Tristram Stuart bioplastics
According to Stuart, some in plastic packaging industry have used food waste to portray themselves as ‘environmental saviours’ (Credit: Pixabay)

“The way they did that was to position themselves as being at the forefront of the reduction in food waste. 

“There was a huge amount of hype about food waste as a problem, the UN got on board, and the packaging industry said ‘well, we can stop food waste if we package it effectively, we can reduce the amount of waste that is produced’.”

According to Stuart, some did this by calculating the negative impact of food, using the mango as an example, that was wasted in the environment compared to if it was packaged. 

He added: “The flaws in those arguments are, of course, transparent for all to see. 

“Did the sliced mango need to be flown in its sliced fresh form from Kenya to the UK, and if it hadn’t done that, would it have needed that plastic packaging in the first place? 

“But the argument was put forward that the plastic industry was the saviour because it reduced food waste.” 

 

Mass bioplastics production risks taking a large amount of food off the world market, says Tristram Stuart

At the heart of this issue is the need to reduce the amount of food that’s being wasted and to develop environmentally friendly plastic. 

Some members of the packaging industry have, in recent years, been turning to bioplastics as a potential solution. 

First developed by French researcher Maurice Lemogine during the 1920s, bioplastics are plastic materials produced from renewable biomass sources — such as vegetable fats, cornstarch or recycled food waste — and are designed to be composted. 

As of 2019, the bioplastic market represents about 1% of the more than 359 million tonnes of plastic produced annually, though demand is rising. 

Although on paper the material seems like a long-term solution to the plastics problem, Stuart believes it could do more harm than good.

He said: “To begin with, what is the source material of bioplastics — we’ve all seen that maize has been used, that palm oil has been used.

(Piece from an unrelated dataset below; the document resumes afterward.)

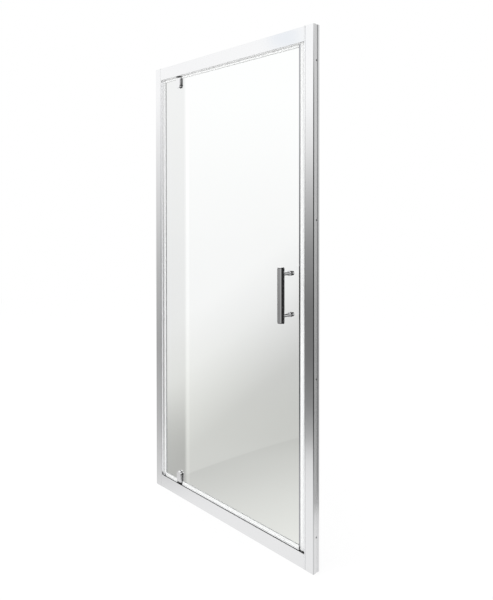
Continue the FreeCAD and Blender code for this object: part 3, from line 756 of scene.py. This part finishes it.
def make_top_seal(node):
    """A clip on the top edge of the glass, with a fin towards the head rail."""
    low, high = ends(node)
    web = pane_high.z + TOP_WEB
    fin = TOP_FIN / 2
    outline = [(low.y, low.z), (-slot_half, low.z), (-slot_half, pane_high.z, 0.0),
               (slot_half, pane_high.z, 0.0), (slot_half, low.z), (high.y, low.z), (high.y, web),
               (fin, web), (fin, high.z), (-fin, high.z), (-fin, web), (low.y, web)]
    piece = strip(node + "_strip", [rounded(outline, LIP_ROUND)], level, low.x, high.x, milky_level)
    stand_for(piece, node, "door")


def make_bottom_seal(node):
    """A drip seal on the bottom edge of the glass, with two splayed fins."""
    low, high = ends(node)
    lip = pane_high.y + BOTTOM_LIP
    inner = lip - DRIP_FIN
    web = pane_low.z - BOTTOM_WEB
    half = [(slot_half, pane_low.z, 0.0), (slot_half, high.z), (lip, high.z), (lip, web),
            (lip + DRIP_SPLAY, low.z), (inner + DRIP_SPLAY, low.z), (inner, web)]
    outline = half + [(-point[0],) + point[1:] for point in reversed(half)]
    piece = strip(node + "_strip", [rounded(outline, LIP_ROUND)], level, low.x, high.x, milky_level)
    stand_for(piece, node, "door")


# ---- screws: their heads, shanks and recesses ----
CLAMP_SCREW_HEAD = 7.6 * MM
CLAMP_SCREW_SHANK = 4.0 * MM
CLAMP_SCREW_SOCKET = 3.0 * MM
CLAMP_SOCKET_DEPTH = 2.0 * MM
GRUB_SOCKET = 2.0 * MM
GRUB_SOCKET_DEPTH = 1.8 * MM
GRUB_EDGE = 0.3 * MM
BLOCK_SCREW_HEAD = 5.2 * MM
BLOCK_SCREW_SHANK = 2.9 * MM
BLOCK_SCREW_CROSS = 3.2 * MM
BLOCK_SCREW_SLOT = 0.9 * MM
BLOCK_SCREW_DEPTH = 1.4 * MM

# A screw's rounded rim and point, and its recess: wider at the mouth, narrower at the bottom
HEAD_RIM = 0.2 * MM
SCREW_POINT = 1.0 * MM
MOUTH_DEPTH = 0.15 * MM
MOUTH_SCALE = 1.08
BOTTOM_SCALE = 0.94

# Turns in degrees that point the top of a turned piece into the shower or out of it
FACE_INSIDE = (-90, 0, 0)
FACE_OUTSIDE = (90, 0, 0)


def flat_screw(name, head, shank, length, recess, depth):
    """A countersunk screw, its face at the origin and its shank down -Z."""
    cone = (head - shank) / 2
    rings = [(-depth, 0), (-depth, recess(BOTTOM_SCALE)), (-MOUTH_DEPTH, recess(1.0)),
             (0, recess(MOUTH_SCALE)), (0, head / 2 - HEAD_RIM), (-HEAD_RIM, head / 2), (-cone, shank / 2),
             (SCREW_POINT - length, shank / 2), (-length, shank / 4), (-length, 0)]
    return turned(name, rings, steel)


def hex_recess(width):
    """Gives the outline of a six-sided socket at a scale."""
    return lambda scale: hexagon(width * scale)


def cross_recess(span, slot):
    """Gives the outline of a cross recess at a scale."""
    return lambda scale: cross(span * scale, slot * scale)


def make_clamp_screws(rows, node):
    """The two socket screws of one clamp, set in its rear plate."""
    low, high = ends(node)
    half = CLAMP_SCREW_HEAD / 2
    screw = flat_screw(node + "_shape", CLAMP_SCREW_HEAD, CLAMP_SCREW_SHANK, high.y - low.y,
                       hex_recess(CLAMP_SCREW_SOCKET), CLAMP_SOCKET_DEPTH)
    first = ((low.x + high.x) / 2, high.y, low.z + half)
    step = (0, 0, high.z - low.z - 2 * half)
    piece = rows.lay_out(node + "_set", screw, steel, first, row=(2, step), turn=FACE_INSIDE)
    stand_for(piece, node, "door")


def make_grub_screws(rows):
    """The two socket grub screws that lock the pivot pins."""
    low, high = ends("pin_grub_screws")
    radius = (high.x - low.x) / 2
    length = high.y - low.y
    socket = hexagon(GRUB_SOCKET)
    rings = [(-GRUB_SOCKET_DEPTH, 0), (-GRUB_SOCKET_DEPTH, socket), (0, socket), (0, radius - GRUB_EDGE),
             (-GRUB_EDGE, radius), (radius / 2 - length, radius), (-length, radius / 2), (-length, 0)]
    screw = turned("grub_screw_shape", rings, steel)
    first = ((low.x + high.x) / 2, high.y, low.z + radius)
    step = (0, 0, high.z - low.z - 2 * radius)
    piece = rows.lay_out("pin_grub_screw_set", screw, steel, first, row=(2, step), turn=FACE_INSIDE)
    stand_for(piece, "pin_grub_screws", "door")


def make_block_screws(rows):
    """The cross-headed screws that hold the two pivot blocks to the rails."""
    low, high = ends("pivot_block_screws")
    half = BLOCK_SCREW_HEAD / 2
    middle = (low.x + high.x) / 2
    step = (0, high.y - low.y - 2 * half, 0)
    recess = cross_recess(BLOCK_SCREW_CROSS, BLOCK_SCREW_SLOT)
    lower_seat = ends("bottom_pivot_block")[1].z
    upper_seat = ends("top_pivot_block")[0].z
    sets = []
    for seat, tip, turn in ((lower_seat, low.z, 0), (upper_seat, high.z, 180)):
        screw = flat_screw("block_screw_shape", BLOCK_SCREW_HEAD, BLOCK_SCREW_SHANK, abs(seat - tip),
                           recess, BLOCK_SCREW_DEPTH)
        first = (middle, low.y + half, seat)
        sets.append(rows.lay_out("block_screws", screw, steel, first, row=(2, step), turn=(turn, 0, 0)))
    piece = joined("pivot_block_screw_set", sets, steel)
    stand_for(piece, "pivot_block_screws", "frame")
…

“These virgin crops require us to grow more food and have, if anything, exacerbated the problem we were trying to solve.

“Instead of reducing food waste, we’re actually taking food off the world market and turning it into plastic packaging. 

“At the moment that’s happening at such a small scale that hasn’t had a huge detrimental impact. 

Tristram Stuart bioplastics
Stuart says the mass production of bioplastics would take more food off the market (Credit: Pixabay)

“But if bioplastics start having the kind of burden on the food supply chain that biofuels have already had, then we have got a serious environmental burden. 

“Any plastic material that requires virgin crops of the kind that could have otherwise been eaten is clearly going to have so many negative outcomes. 

“We should be striving wherever possible to use by-products, and that’s what many of the renewable and biodegradable bioplastic packaging materials have started to look for.” 

Beyond the material’s feedstock, getting rid of bioplastics is difficult because, according to Stuart, there’s no clear way to ensure the packaging goes into the appropriate waste stream. 

He added: “When a customer opens a piece of biodegradable plastic in their home, there is no clear way that they can know that this should go into the compost rather than into landfill.

“Indeed many composting facilities can’t cope with it, even if it did go into those sites.

“This means the material very often ends up going into landfill, and if it does biodegrade there, that it’s creating more of a problem than it was ever going to solve.

“Therefore we have both the problem of the source material and the end-disposal point. 

“Without a unified system that ensures that all of the biodegradable packaging can actually be biodegraded in a way the whole world can understand, ensuring food goes back into an appropriate disposal system is a mirage.